Some of the disparity in the risk from BRCA mutations is generational. One repeated finding is that, by age 50, mutation carriers born in the early twentieth century seem to have a lower risk of cancer than those born later3. The pattern suggests that outside influences interact with genes, and that something in the environment has changed in an unfavourable way. If researchers can figure out what those influences are, and why they have increased disease prevalence, maybe in the future they will gain new, less invasive tools to delay disease onset — and possibly prevent hereditary cancers altogether.

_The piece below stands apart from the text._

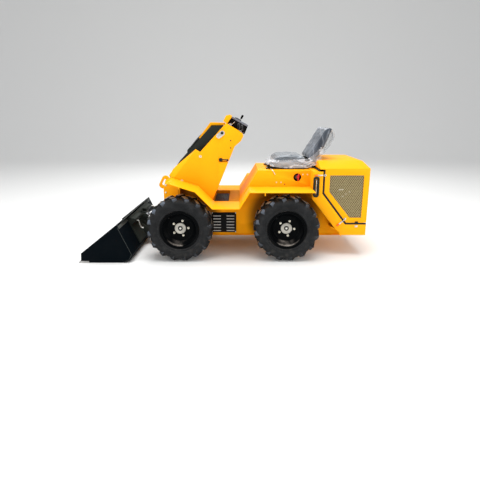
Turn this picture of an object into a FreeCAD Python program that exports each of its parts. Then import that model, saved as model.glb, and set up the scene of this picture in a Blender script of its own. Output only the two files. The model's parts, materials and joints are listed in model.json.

In 2003, King persuasively showed that the link between BRCA mutations and the risk of cancer varied with time. For Ashkenazi Jewish carriers born after 1940, the likelihood of developing breast cancer by age 50 was nearly triple that of women born before that date. “These people can be in the same family,” says King, who is at the University of Washington, Seattle. “This is not genetic. The whole risk curve is getting shoved younger.” This ‘cohort effect’ has been replicated by numerous researchers over the years, but its meaning is debated.
King attributes the generational shifts in BRCA-associated risks primarily to two trends: earlier starts to menses, and later first pregnancies. Women have been delaying first pregnancies more and more over the course of the past century. Meanwhile, girls now have their first menstruation about two years earlier than they did in the late nineteenth century.
Together, earlier menarche and later first pregnancy have increased the average woman’s exposure to the sex hormone oestrogen, which is thought to promote tumour survival and growth. King believes this lengthened period of oestrogen exposure increases the risk of hereditary and non-hereditary cancers alike.